═══ DATASET EXTRACT
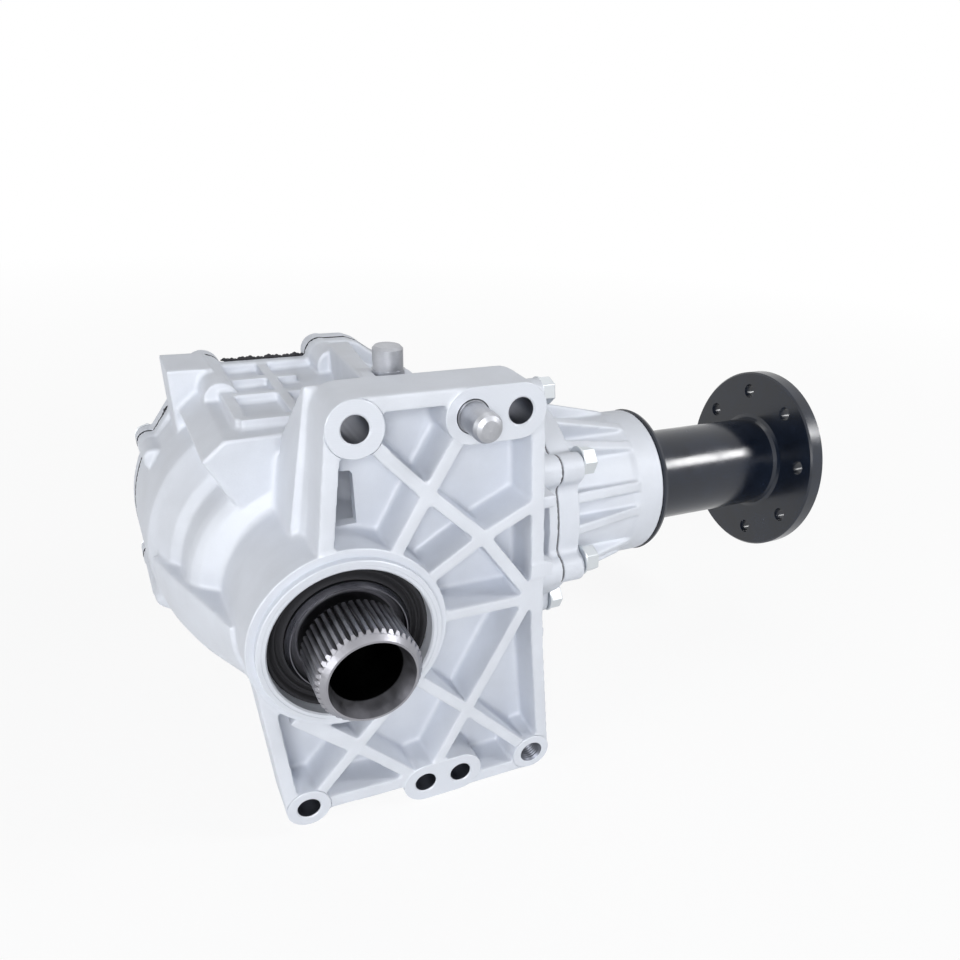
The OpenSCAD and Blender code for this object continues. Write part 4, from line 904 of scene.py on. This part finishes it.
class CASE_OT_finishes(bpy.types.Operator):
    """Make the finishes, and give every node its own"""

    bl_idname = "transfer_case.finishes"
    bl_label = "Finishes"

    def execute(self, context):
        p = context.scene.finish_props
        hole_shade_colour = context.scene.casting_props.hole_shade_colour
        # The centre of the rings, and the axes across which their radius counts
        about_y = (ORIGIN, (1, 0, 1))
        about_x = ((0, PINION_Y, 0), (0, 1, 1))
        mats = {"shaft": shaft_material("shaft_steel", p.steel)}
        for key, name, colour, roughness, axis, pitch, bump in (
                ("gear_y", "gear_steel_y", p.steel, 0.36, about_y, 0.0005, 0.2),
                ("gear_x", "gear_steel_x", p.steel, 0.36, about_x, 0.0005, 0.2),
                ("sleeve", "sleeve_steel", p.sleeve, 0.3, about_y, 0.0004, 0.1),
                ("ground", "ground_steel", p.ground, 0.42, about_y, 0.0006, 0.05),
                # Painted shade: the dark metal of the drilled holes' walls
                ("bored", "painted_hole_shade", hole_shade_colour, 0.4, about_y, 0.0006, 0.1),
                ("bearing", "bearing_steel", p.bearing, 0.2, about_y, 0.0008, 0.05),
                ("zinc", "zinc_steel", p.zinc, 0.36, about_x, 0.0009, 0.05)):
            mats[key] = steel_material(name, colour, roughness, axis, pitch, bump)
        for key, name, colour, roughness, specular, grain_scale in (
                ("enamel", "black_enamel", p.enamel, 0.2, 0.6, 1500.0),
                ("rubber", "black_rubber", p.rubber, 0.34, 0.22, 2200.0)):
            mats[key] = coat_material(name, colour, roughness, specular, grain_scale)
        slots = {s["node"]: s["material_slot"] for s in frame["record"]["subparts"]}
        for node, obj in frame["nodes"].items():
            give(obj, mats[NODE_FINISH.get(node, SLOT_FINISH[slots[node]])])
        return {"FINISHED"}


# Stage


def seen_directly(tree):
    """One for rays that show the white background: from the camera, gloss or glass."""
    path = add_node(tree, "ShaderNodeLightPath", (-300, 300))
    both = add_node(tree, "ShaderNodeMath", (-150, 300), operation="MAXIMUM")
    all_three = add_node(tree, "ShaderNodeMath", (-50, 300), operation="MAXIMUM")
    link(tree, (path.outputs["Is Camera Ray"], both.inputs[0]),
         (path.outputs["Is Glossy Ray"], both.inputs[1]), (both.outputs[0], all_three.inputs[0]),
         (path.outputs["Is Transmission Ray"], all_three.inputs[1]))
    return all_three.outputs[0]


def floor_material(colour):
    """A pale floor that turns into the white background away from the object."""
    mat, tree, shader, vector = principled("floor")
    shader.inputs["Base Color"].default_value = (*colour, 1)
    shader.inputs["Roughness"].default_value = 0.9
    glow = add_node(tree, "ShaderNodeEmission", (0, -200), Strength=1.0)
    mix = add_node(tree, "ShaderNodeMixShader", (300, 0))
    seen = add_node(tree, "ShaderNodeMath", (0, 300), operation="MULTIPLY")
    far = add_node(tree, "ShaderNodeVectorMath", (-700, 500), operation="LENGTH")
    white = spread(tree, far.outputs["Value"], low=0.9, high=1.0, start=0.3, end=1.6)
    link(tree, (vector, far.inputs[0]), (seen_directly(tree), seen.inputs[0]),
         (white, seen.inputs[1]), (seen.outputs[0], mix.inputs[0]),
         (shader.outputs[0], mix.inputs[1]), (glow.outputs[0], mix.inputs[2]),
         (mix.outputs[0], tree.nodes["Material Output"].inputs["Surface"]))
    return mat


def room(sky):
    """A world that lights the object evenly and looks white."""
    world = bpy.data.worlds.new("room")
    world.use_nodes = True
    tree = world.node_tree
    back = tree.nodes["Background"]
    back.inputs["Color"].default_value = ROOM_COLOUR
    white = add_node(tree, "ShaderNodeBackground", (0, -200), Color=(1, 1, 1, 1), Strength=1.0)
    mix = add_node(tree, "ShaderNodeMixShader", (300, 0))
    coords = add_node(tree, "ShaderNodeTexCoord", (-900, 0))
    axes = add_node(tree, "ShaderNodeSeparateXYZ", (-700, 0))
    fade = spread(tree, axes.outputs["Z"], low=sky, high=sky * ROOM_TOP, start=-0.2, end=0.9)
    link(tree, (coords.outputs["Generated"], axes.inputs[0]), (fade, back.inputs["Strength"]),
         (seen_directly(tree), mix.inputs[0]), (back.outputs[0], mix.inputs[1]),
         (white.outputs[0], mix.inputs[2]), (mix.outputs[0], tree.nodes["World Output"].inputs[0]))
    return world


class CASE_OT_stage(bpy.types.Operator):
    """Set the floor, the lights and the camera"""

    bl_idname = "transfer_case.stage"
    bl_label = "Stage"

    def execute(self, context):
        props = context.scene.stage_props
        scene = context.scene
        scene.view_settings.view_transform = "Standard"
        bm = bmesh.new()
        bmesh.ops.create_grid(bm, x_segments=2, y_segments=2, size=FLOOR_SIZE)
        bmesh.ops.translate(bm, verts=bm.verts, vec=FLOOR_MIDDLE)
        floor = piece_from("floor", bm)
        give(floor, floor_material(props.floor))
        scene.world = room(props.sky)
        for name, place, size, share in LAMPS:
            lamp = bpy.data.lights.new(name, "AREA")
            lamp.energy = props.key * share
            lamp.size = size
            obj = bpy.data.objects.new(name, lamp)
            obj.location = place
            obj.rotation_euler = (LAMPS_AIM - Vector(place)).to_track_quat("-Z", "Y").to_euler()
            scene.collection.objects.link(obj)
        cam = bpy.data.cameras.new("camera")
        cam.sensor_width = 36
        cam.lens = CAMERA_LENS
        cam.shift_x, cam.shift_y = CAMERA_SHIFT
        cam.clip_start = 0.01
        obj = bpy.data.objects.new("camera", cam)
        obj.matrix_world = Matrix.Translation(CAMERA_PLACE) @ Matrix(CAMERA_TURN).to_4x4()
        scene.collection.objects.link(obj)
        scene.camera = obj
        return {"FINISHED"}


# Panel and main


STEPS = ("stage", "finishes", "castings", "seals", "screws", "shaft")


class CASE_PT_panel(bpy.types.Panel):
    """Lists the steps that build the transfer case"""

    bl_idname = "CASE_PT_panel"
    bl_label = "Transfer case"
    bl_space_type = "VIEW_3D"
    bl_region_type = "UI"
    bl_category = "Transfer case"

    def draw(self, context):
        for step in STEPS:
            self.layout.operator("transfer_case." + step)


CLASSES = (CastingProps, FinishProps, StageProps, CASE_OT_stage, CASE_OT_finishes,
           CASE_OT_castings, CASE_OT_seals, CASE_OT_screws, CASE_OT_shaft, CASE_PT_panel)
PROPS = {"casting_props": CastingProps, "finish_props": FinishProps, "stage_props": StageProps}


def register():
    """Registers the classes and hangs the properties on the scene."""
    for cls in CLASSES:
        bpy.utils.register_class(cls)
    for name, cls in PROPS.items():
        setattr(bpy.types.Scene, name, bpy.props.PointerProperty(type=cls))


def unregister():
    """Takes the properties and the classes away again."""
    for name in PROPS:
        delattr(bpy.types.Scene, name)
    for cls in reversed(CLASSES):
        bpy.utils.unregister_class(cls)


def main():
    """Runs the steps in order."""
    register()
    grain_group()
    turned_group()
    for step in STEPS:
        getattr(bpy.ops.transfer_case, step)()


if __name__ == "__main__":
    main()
══════
WHAT IS REQUIRED » Write out all the lines again, exactly as they are.

RESULT »
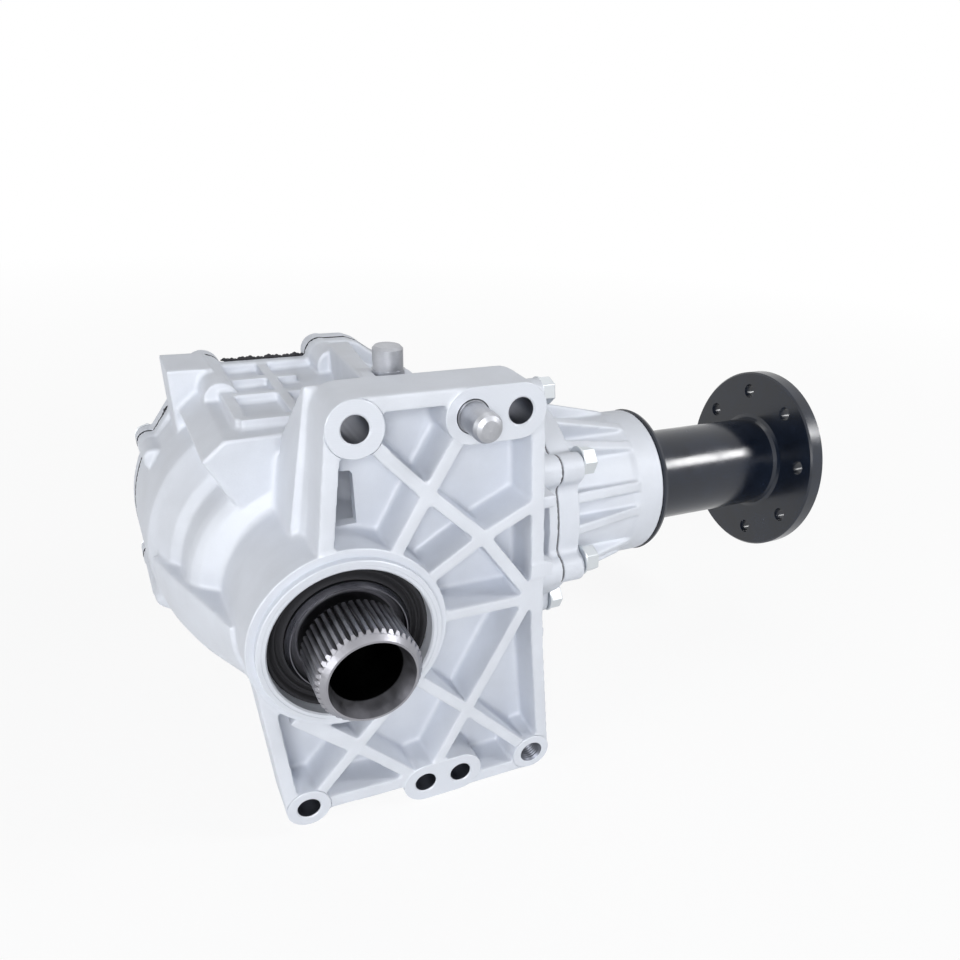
The OpenSCAD and Blender code for this object continues. Write part 4, from line 904 of scene.py on. This part finishes it.
class CASE_OT_finishes(bpy.types.Operator):
    """Make the finishes, and give every node its own"""

    bl_idname = "transfer_case.finishes"
    bl_label = "Finishes"

    def execute(self, context):
        p = context.scene.finish_props
        hole_shade_colour = context.scene.casting_props.hole_shade_colour
        # The centre of the rings, and the axes across which their radius counts
        about_y = (ORIGIN, (1, 0, 1))
        about_x = ((0, PINION_Y, 0), (0, 1, 1))
        mats = {"shaft": shaft_material("shaft_steel", p.steel)}
        for key, name, colour, roughness, axis, pitch, bump in (
                ("gear_y", "gear_steel_y", p.steel, 0.36, about_y, 0.0005, 0.2),
                ("gear_x", "gear_steel_x", p.steel, 0.36, about_x, 0.0005, 0.2),
                ("sleeve", "sleeve_steel", p.sleeve, 0.3, about_y, 0.0004, 0.1),
                ("ground", "ground_steel", p.ground, 0.42, about_y, 0.0006, 0.05),
                # Painted shade: the dark metal of the drilled holes' walls
                ("bored", "painted_hole_shade", hole_shade_colour, 0.4, about_y, 0.0006, 0.1),
                ("bearing", "bearing_steel", p.bearing, 0.2, about_y, 0.0008, 0.05),
                ("zinc", "zinc_steel", p.zinc, 0.36, about_x, 0.0009, 0.05)):
            mats[key] = steel_material(name, colour, roughness, axis, pitch, bump)
        for key, name, colour, roughness, specular, grain_scale in (
                ("enamel", "black_enamel", p.enamel, 0.2, 0.6, 1500.0),
                ("rubber", "black_rubber", p.rubber, 0.34, 0.22, 2200.0)):
            mats[key] = coat_material(name, colour, roughness, specular, grain_scale)
        slots = {s["node"]: s["material_slot"] for s in frame["record"]["subparts"]}
        for node, obj in frame["nodes"].items():
            give(obj, mats[NODE_FINISH.get(node, SLOT_FINISH[slots[node]])])
        return {"FINISHED"}


# Stage


def seen_directly(tree):
    """One for rays that show the white background: from the camera, gloss or glass."""
    path = add_node(tree, "ShaderNodeLightPath", (-300, 300))
    both = add_node(tree, "ShaderNodeMath", (-150, 300), operation="MAXIMUM")
    all_three = add_node(tree, "ShaderNodeMath", (-50, 300), operation="MAXIMUM")
    link(tree, (path.outputs["Is Camera Ray"], both.inputs[0]),
         (path.outputs["Is Glossy Ray"], both.inputs[1]), (both.outputs[0], all_three.inputs[0]),
         (path.outputs["Is Transmission Ray"], all_three.inputs[1]))
    return all_three.outputs[0]


def floor_material(colour):
    """A pale floor that turns into the white background away from the object."""
    mat, tree, shader, vector = principled("floor")
    shader.inputs["Base Color"].default_value = (*colour, 1)
    shader.inputs["Roughness"].default_value = 0.9
    glow = add_node(tree, "ShaderNodeEmission", (0, -200), Strength=1.0)
    mix = add_node(tree, "ShaderNodeMixShader", (300, 0))
    seen = add_node(tree, "ShaderNodeMath", (0, 300), operation="MULTIPLY")
    far = add_node(tree, "ShaderNodeVectorMath", (-700, 500), operation="LENGTH")
    white = spread(tree, far.outputs["Value"], low=0.9, high=1.0, start=0.3, end=1.6)
    link(tree, (vector, far.inputs[0]), (seen_directly(tree), seen.inputs[0]),
         (white, seen.inputs[1]), (seen.outputs[0], mix.inputs[0]),
         (shader.outputs[0], mix.inputs[1]), (glow.outputs[0], mix.inputs[2]),
         (mix.outputs[0], tree.nodes["Material Output"].inputs["Surface"]))
    return mat


def room(sky):
    """A world that lights the object evenly and looks white."""
    world = bpy.data.worlds.new("room")
    world.use_nodes = True
    tree = world.node_tree
    back = tree.nodes["Background"]
    back.inputs["Color"].default_value = ROOM_COLOUR
    white = add_node(tree, "ShaderNodeBackground", (0, -200), Color=(1, 1, 1, 1), Strength=1.0)
    mix = add_node(tree, "ShaderNodeMixShader", (300, 0))
    coords = add_node(tree, "ShaderNodeTexCoord", (-900, 0))
    axes = add_node(tree, "ShaderNodeSeparateXYZ", (-700, 0))
    fade = spread(tree, axes.outputs["Z"], low=sky, high=sky * ROOM_TOP, start=-0.2, end=0.9)
    link(tree, (coords.outputs["Generated"], axes.inputs[0]), (fade, back.inputs["Strength"]),
         (seen_directly(tree), mix.inputs[0]), (back.outputs[0], mix.inputs[1]),
         (white.outputs[0], mix.inputs[2]), (mix.outputs[0], tree.nodes["World Output"].inputs[0]))
    return world


class CASE_OT_stage(bpy.types.Operator):
    """Set the floor, the lights and the camera"""

    bl_idname = "transfer_case.stage"
    bl_label = "Stage"

    def execute(self, context):
        props = context.scene.stage_props
        scene = context.scene
        scene.view_settings.view_transform = "Standard"
        bm = bmesh.new()
        bmesh.ops.create_grid(bm, x_segments=2, y_segments=2, size=FLOOR_SIZE)
        bmesh.ops.translate(bm, verts=bm.verts, vec=FLOOR_MIDDLE)
        floor = piece_from("floor", bm)
        give(floor, floor_material(props.floor))
        scene.world = room(props.sky)
        for name, place, size, share in LAMPS:
            lamp = bpy.data.lights.new(name, "AREA")
            lamp.energy = props.key * share
            lamp.size = size
            obj = bpy.data.objects.new(name, lamp)
            obj.location = place
            obj.rotation_euler = (LAMPS_AIM - Vector(place)).to_track_quat("-Z", "Y").to_euler()
            scene.collection.objects.link(obj)
        cam = bpy.data.cameras.new("camera")
        cam.sensor_width = 36
        cam.lens = CAMERA_LENS
        cam.shift_x, cam.shift_y = CAMERA_SHIFT
        cam.clip_start = 0.01
        obj = bpy.data.objects.new("camera", cam)
        obj.matrix_world = Matrix.Translation(CAMERA_PLACE) @ Matrix(CAMERA_TURN).to_4x4()
        scene.collection.objects.link(obj)
        scene.camera = obj
        return {"FINISHED"}


# Panel and main


STEPS = ("stage", "finishes", "castings", "seals", "screws", "shaft")


class CASE_PT_panel(bpy.types.Panel):
    """Lists the steps that build the transfer case"""

    bl_idname = "CASE_PT_panel"
    bl_label = "Transfer case"
    bl_space_type = "VIEW_3D"
    bl_region_type = "UI"
    bl_category = "Transfer case"

    def draw(self, context):
        for step in STEPS:
            self.layout.operator("transfer_case." + step)


CLASSES = (CastingProps, FinishProps, StageProps, CASE_OT_stage, CASE_OT_finishes,
           CASE_OT_castings, CASE_OT_seals, CASE_OT_screws, CASE_OT_shaft, CASE_PT_panel)
PROPS = {"casting_props": CastingProps, "finish_props": FinishProps, "stage_props": StageProps}


def register():
    """Registers the classes and hangs the properties on the scene."""
    for cls in CLASSES:
        bpy.utils.register_class(cls)
    for name, cls in PROPS.items():
        setattr(bpy.types.Scene, name, bpy.props.PointerProperty(type=cls))


def unregister():
    """Takes the properties and the classes away again."""
    for name in PROPS:
        delattr(bpy.types.Scene, name)
    for cls in reversed(CLASSES):
        bpy.utils.unregister_class(cls)


def main():
    """Runs the steps in order."""
    register()
    grain_group()
    turned_group()
    for step in STEPS:
        getattr(bpy.ops.transfer_case, step)()


if __name__ == "__main__":
    main()